Report the total number of lines that include the string "materials", without any other text.

# [Data provided]
::::::::::
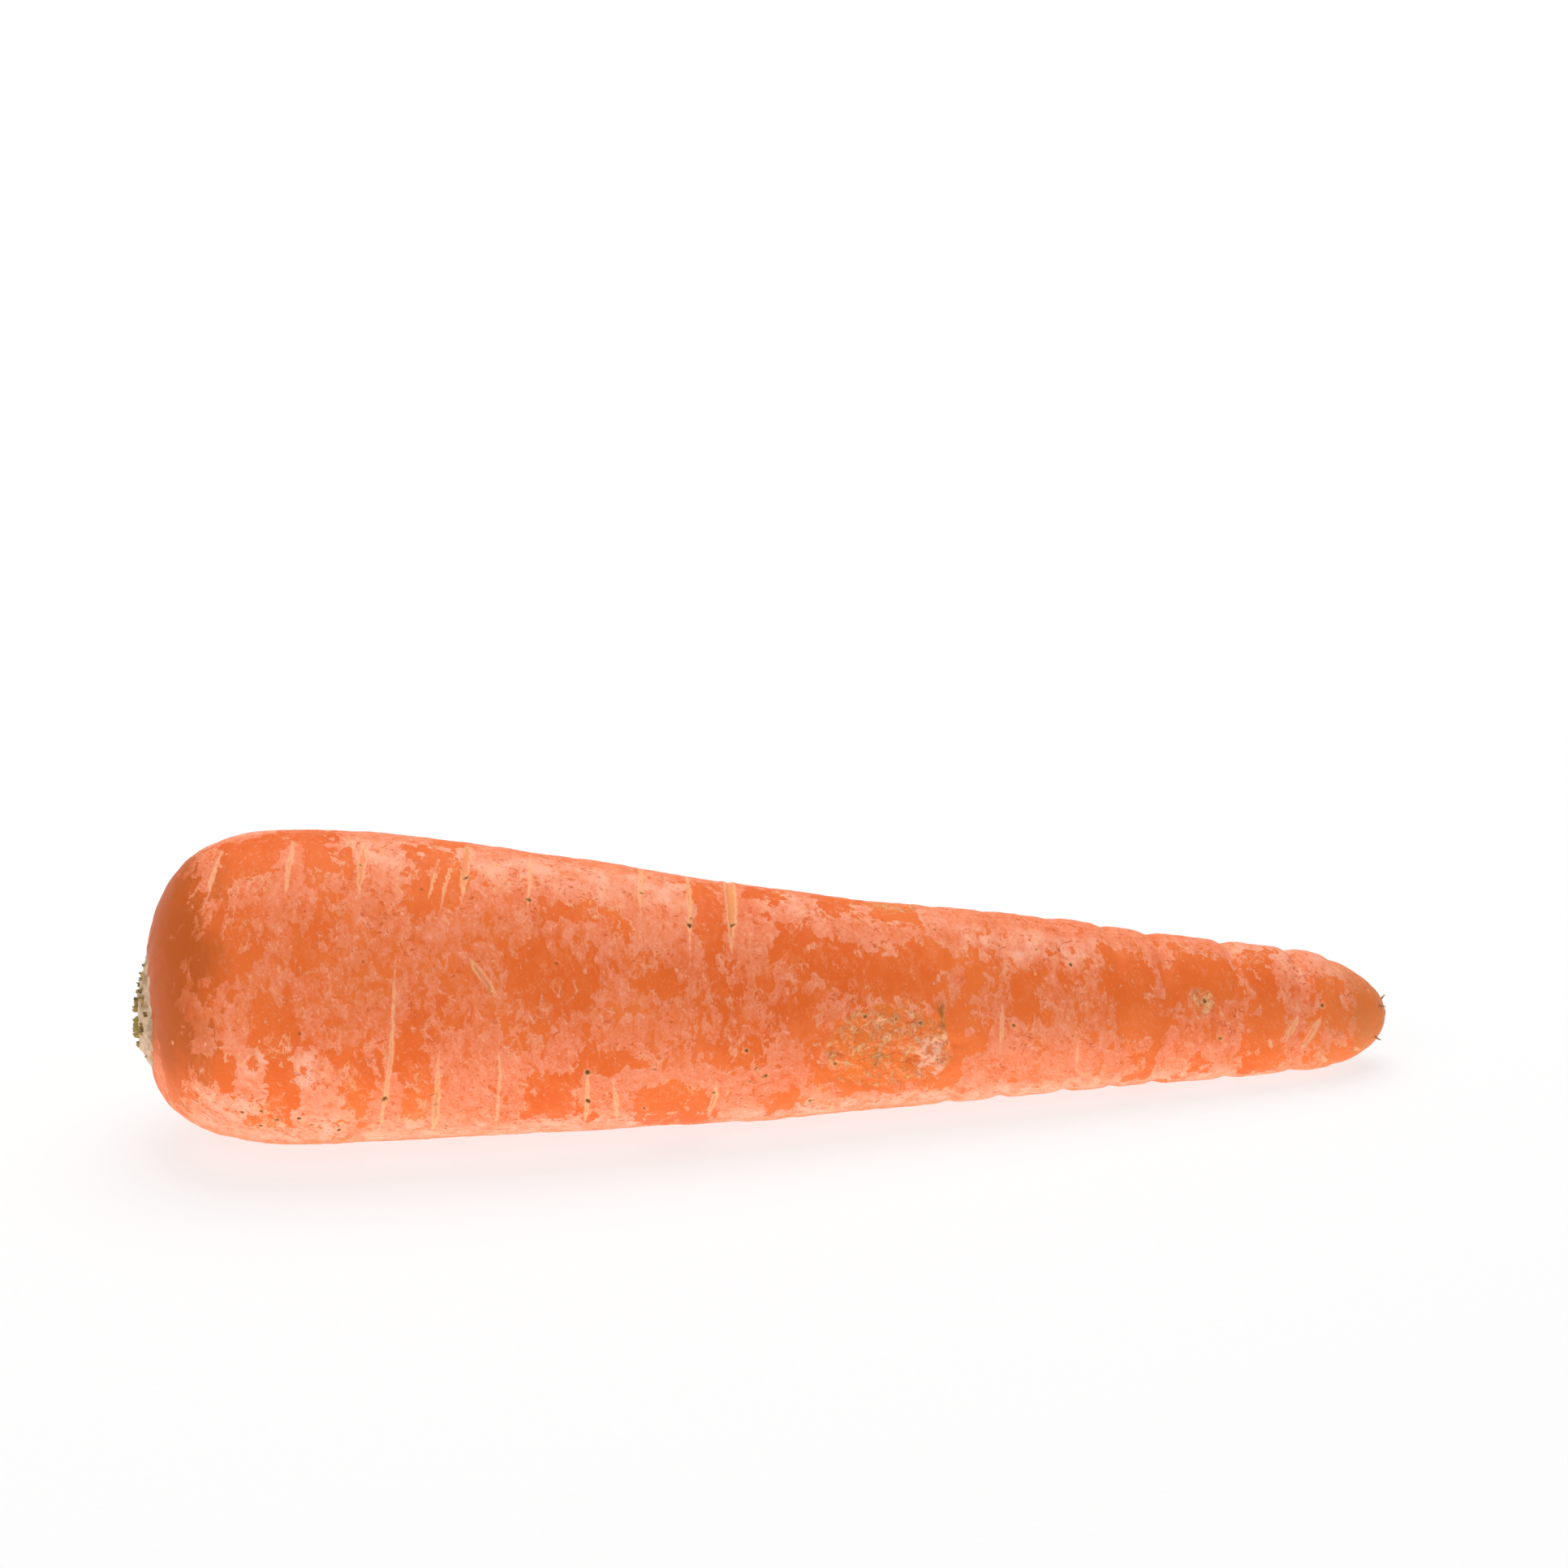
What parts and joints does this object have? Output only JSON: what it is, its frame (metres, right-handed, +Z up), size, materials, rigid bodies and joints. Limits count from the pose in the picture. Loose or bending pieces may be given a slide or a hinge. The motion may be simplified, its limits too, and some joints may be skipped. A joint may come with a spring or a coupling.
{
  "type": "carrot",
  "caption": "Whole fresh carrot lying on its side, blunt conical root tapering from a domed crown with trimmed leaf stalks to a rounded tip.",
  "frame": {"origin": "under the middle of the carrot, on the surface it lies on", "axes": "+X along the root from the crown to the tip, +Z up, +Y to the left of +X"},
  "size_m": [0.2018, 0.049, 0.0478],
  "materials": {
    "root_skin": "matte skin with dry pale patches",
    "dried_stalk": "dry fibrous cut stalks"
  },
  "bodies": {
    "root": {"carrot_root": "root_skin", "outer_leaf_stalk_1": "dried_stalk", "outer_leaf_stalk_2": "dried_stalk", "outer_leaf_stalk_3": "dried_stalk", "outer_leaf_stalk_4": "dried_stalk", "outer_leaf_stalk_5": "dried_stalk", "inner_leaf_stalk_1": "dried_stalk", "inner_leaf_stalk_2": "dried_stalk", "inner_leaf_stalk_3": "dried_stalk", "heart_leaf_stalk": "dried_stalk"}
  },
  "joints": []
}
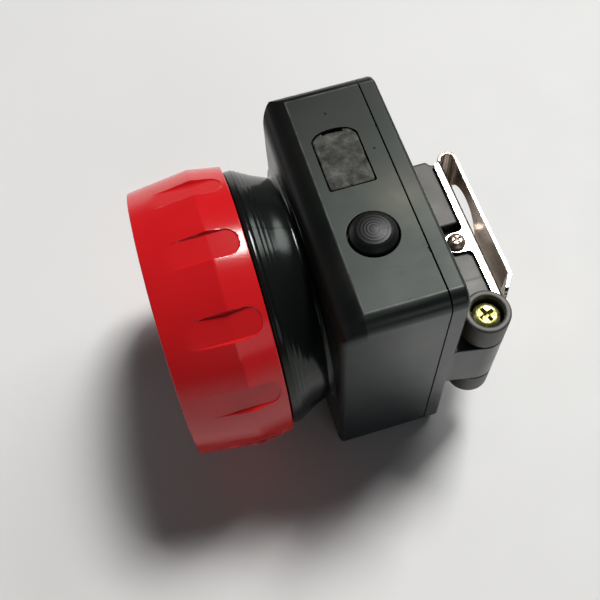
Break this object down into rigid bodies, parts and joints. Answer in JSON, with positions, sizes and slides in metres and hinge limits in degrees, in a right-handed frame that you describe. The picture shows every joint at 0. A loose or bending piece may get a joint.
::::::::::
# [Exercise response]
2